Goal:
Start at the line containing "box.YMax, box.ZMin, box.ZMax)" and stop at the line containing "from mathutils import Matrix, Vector"; copy those lines exactly, both ends included, and no others.
** start of Records shown **
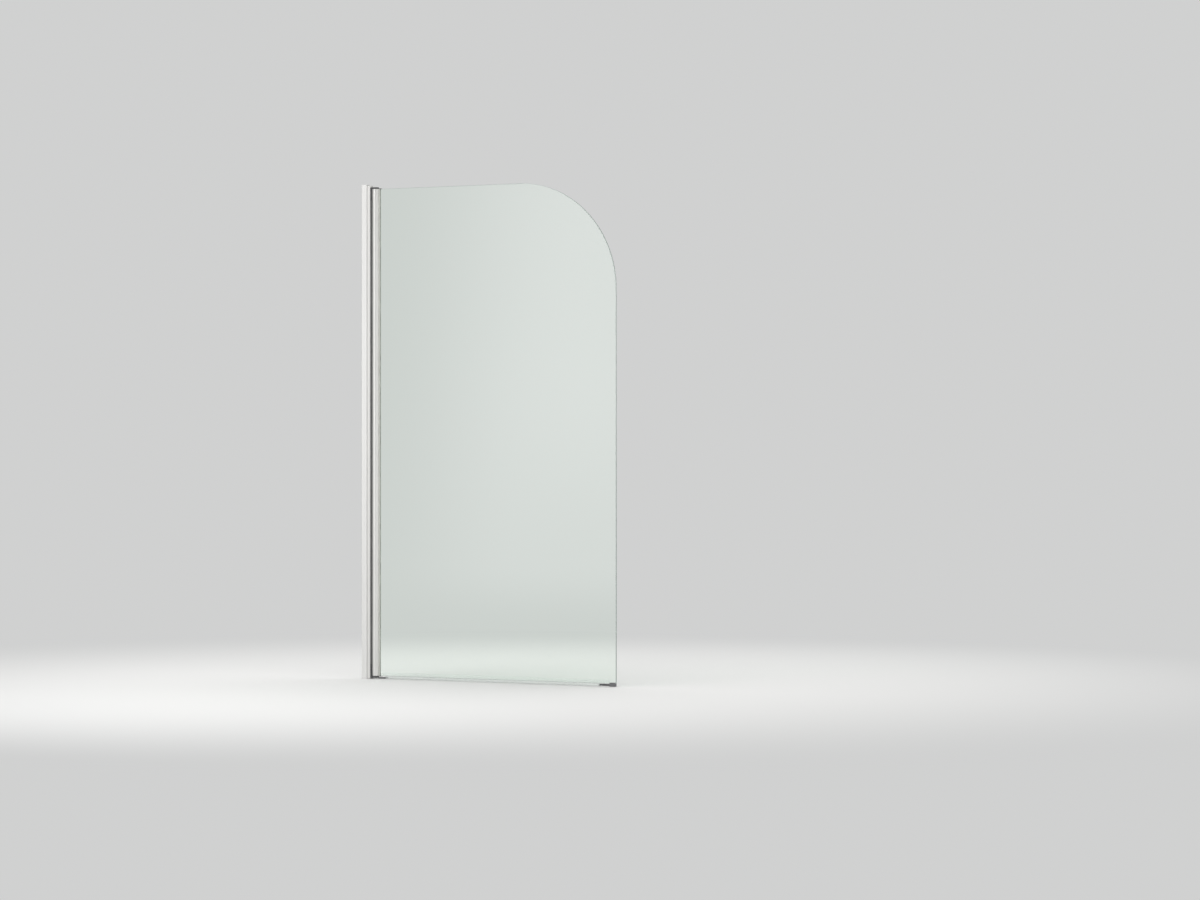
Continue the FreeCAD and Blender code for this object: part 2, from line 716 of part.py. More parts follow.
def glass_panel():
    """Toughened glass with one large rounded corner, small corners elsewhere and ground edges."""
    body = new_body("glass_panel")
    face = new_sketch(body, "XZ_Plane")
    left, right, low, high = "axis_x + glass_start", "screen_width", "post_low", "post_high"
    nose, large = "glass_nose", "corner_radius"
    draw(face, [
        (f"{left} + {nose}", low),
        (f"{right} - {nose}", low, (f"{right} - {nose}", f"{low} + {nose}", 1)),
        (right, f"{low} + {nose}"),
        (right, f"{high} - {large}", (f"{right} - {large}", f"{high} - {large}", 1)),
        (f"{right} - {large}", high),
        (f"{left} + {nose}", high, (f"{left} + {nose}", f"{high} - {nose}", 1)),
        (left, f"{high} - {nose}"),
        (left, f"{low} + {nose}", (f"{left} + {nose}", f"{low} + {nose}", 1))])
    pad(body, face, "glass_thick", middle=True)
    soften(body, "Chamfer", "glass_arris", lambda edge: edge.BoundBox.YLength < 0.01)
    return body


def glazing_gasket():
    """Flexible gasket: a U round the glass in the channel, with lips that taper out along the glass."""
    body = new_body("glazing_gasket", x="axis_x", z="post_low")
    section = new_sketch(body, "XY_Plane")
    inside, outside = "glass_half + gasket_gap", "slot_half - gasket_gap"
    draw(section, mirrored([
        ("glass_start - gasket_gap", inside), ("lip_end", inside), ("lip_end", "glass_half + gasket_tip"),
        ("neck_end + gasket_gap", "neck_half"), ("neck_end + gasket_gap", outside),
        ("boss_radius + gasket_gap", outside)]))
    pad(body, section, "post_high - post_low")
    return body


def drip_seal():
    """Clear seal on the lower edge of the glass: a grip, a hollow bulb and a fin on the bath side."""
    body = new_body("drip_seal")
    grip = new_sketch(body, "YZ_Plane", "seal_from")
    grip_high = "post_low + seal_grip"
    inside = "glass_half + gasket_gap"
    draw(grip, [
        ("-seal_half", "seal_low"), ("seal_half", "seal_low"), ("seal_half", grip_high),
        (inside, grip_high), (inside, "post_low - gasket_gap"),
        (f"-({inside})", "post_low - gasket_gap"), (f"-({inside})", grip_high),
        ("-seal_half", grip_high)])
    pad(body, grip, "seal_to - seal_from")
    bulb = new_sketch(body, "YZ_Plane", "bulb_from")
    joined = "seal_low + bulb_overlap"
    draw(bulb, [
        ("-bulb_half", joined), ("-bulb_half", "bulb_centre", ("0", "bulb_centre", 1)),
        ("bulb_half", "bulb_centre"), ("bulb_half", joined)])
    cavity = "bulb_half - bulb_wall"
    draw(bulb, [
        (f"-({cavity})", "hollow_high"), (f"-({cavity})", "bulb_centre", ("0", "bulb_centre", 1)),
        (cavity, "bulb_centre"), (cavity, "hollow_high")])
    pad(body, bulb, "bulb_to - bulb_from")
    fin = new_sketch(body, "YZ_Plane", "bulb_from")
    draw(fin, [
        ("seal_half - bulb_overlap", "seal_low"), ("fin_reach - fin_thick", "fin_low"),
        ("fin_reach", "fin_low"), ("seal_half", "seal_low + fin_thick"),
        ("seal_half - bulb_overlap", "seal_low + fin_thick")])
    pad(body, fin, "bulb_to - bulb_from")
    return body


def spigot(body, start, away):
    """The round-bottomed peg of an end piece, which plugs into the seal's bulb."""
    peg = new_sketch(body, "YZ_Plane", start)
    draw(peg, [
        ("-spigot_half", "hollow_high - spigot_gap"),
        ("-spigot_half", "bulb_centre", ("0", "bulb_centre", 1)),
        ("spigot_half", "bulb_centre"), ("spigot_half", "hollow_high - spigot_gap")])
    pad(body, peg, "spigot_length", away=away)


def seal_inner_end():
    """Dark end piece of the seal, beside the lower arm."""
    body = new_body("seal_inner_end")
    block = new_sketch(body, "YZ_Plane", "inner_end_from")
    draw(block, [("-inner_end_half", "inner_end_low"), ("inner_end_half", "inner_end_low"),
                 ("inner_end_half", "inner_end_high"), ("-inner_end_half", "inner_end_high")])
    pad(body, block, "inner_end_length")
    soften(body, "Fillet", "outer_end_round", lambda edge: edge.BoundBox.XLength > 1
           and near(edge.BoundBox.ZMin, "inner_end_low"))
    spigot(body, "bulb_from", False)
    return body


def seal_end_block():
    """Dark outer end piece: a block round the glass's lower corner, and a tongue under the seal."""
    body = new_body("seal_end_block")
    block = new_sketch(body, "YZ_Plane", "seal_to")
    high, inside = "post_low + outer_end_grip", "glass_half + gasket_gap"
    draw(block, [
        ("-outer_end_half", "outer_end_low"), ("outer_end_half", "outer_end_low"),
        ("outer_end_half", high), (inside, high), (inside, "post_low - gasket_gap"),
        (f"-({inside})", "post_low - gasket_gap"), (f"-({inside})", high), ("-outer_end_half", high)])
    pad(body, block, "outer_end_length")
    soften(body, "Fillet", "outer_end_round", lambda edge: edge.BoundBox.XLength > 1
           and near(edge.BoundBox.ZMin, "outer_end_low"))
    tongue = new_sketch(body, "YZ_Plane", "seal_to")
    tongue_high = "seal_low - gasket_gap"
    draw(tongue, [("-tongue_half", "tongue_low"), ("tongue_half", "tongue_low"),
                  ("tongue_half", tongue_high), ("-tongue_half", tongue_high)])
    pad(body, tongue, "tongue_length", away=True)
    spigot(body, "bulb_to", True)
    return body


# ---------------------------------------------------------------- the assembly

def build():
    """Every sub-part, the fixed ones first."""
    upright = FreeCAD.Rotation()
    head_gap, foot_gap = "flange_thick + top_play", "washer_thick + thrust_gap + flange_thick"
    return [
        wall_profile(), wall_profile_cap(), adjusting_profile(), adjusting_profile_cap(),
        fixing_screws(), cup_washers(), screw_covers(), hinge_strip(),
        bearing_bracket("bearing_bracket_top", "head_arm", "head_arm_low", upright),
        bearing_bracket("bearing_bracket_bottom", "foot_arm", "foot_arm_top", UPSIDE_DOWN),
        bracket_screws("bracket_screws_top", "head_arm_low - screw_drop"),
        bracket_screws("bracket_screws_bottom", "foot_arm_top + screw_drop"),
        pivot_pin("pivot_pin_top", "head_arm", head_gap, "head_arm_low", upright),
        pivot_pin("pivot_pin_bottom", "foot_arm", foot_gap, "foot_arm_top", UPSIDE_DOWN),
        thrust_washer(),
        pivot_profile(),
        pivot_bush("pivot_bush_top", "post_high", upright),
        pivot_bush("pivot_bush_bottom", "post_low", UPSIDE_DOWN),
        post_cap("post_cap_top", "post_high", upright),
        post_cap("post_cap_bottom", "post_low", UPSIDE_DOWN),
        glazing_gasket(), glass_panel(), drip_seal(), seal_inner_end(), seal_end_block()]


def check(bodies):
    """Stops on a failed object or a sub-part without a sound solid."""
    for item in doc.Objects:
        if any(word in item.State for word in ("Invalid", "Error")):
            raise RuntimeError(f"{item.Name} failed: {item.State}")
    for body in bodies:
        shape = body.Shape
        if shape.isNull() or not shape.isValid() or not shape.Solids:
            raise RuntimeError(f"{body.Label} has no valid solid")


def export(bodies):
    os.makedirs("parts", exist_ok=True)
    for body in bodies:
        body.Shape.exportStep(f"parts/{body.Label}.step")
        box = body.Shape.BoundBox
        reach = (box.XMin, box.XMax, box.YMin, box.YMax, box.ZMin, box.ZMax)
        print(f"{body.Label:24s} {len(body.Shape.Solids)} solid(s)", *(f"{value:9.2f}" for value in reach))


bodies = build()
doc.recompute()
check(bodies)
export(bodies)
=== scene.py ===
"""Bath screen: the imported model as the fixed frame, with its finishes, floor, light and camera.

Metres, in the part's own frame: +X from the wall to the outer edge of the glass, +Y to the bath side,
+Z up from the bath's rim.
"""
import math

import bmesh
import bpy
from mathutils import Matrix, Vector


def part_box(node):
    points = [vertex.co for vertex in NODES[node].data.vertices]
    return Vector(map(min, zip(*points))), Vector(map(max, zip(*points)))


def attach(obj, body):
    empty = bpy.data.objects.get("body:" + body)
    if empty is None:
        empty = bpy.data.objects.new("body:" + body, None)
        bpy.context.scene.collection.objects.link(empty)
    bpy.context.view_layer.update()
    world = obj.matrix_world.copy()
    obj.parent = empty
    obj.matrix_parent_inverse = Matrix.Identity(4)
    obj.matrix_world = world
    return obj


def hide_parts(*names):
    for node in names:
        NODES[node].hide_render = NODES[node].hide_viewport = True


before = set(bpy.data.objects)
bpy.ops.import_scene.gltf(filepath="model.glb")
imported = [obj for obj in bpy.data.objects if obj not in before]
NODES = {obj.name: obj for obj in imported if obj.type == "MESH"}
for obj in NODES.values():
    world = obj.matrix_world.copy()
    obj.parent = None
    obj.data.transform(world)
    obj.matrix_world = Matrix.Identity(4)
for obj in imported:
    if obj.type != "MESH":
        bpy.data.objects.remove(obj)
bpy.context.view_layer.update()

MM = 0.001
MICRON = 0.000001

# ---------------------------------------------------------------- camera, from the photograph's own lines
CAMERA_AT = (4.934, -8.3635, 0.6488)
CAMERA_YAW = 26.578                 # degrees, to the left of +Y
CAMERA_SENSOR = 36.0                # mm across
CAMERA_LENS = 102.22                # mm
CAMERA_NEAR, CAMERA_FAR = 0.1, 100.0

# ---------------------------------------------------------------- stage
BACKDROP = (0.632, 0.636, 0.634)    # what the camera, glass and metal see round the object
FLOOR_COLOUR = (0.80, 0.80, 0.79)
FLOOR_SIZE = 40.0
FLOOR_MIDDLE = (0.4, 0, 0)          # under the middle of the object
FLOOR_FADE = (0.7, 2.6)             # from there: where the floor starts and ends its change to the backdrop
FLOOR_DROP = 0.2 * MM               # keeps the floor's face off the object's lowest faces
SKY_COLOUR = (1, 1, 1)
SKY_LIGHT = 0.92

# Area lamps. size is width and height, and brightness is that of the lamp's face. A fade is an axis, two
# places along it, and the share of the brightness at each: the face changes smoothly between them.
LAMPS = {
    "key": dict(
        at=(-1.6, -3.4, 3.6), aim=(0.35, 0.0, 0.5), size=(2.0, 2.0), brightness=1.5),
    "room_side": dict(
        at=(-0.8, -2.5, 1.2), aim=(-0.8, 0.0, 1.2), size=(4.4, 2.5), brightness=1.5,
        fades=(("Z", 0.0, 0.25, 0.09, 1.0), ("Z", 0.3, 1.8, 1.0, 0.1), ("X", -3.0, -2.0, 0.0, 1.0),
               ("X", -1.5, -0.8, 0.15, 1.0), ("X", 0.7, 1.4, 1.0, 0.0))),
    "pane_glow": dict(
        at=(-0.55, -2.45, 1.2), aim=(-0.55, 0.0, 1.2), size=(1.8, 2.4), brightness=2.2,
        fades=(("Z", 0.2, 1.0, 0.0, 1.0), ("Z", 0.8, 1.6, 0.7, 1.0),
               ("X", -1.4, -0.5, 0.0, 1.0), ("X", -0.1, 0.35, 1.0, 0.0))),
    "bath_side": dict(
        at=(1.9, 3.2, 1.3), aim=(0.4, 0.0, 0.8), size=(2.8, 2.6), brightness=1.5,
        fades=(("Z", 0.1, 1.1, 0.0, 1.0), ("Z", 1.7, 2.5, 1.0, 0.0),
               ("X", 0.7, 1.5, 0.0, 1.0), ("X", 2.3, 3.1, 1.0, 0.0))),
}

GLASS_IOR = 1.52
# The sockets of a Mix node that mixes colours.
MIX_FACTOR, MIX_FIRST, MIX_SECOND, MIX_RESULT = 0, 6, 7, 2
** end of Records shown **
** start of Records shown **
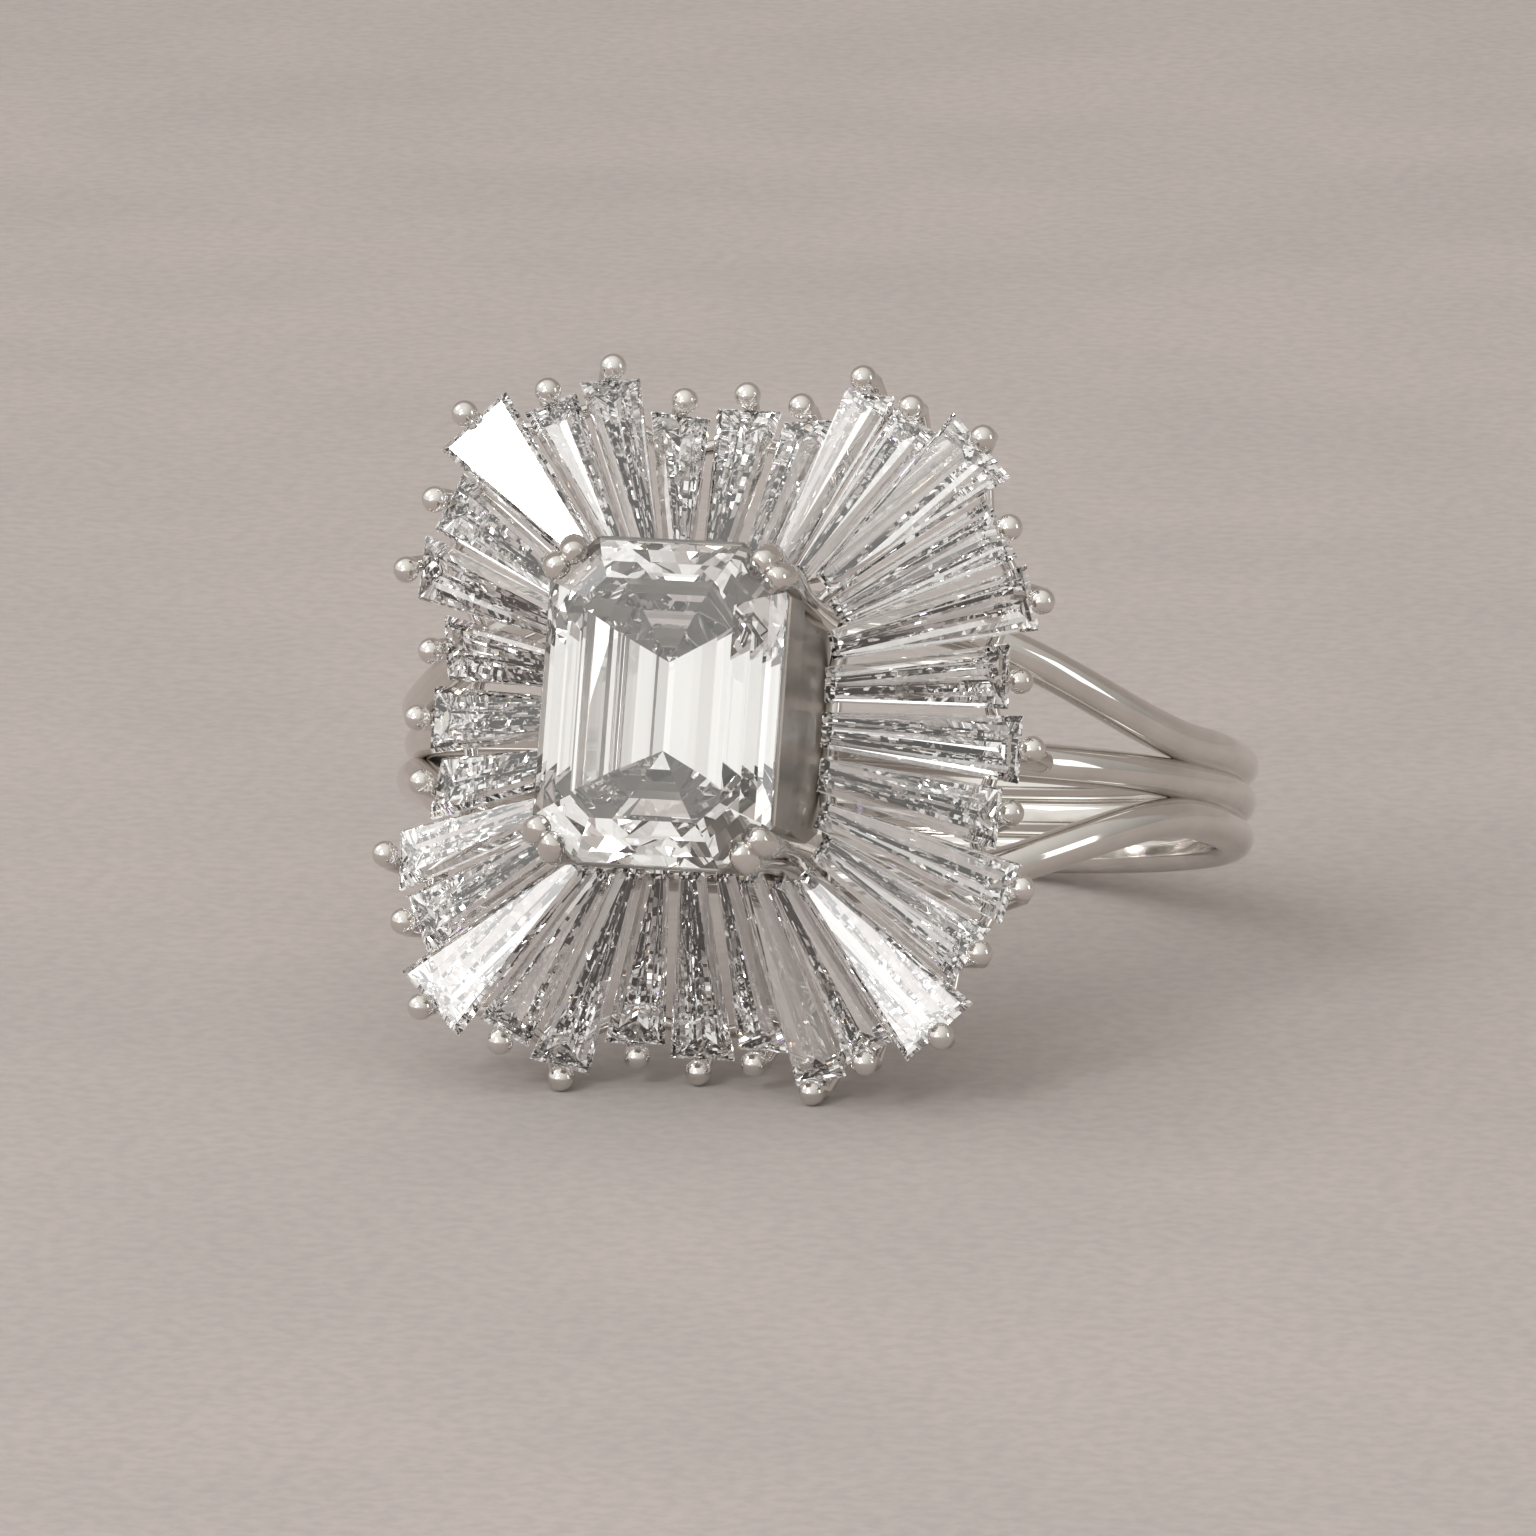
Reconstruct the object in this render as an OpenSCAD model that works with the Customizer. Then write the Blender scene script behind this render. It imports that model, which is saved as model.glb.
** end of Records shown **
** start of Records shown **
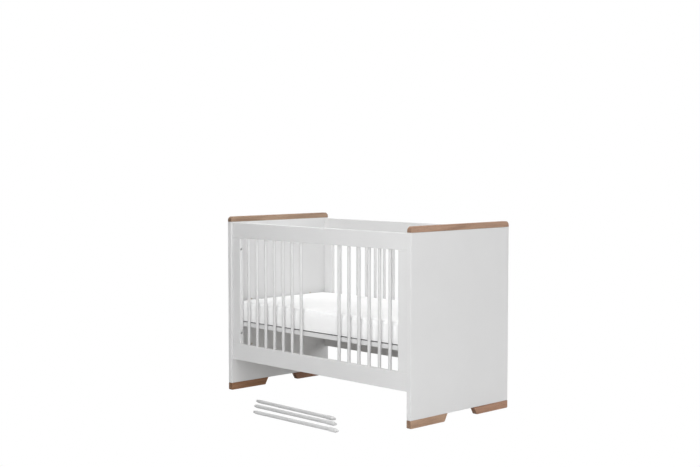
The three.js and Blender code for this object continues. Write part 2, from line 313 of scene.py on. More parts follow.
** end of Records shown **
Solution to this problem:
        reach = (box.XMin, box.XMax, box.YMin, box.YMax, box.ZMin, box.ZMax)
        print(f"{body.Label:24s} {len(body.Shape.Solids)} solid(s)", *(f"{value:9.2f}" for value in reach))


bodies = build()
doc.recompute()
check(bodies)
export(bodies)
=== scene.py ===
"""Bath screen: the imported model as the fixed frame, with its finishes, floor, light and camera.

Metres, in the part's own frame: +X from the wall to the outer edge of the glass, +Y to the bath side,
+Z up from the bath's rim.
"""
import math

import bmesh
import bpy
from mathutils import Matrix, Vector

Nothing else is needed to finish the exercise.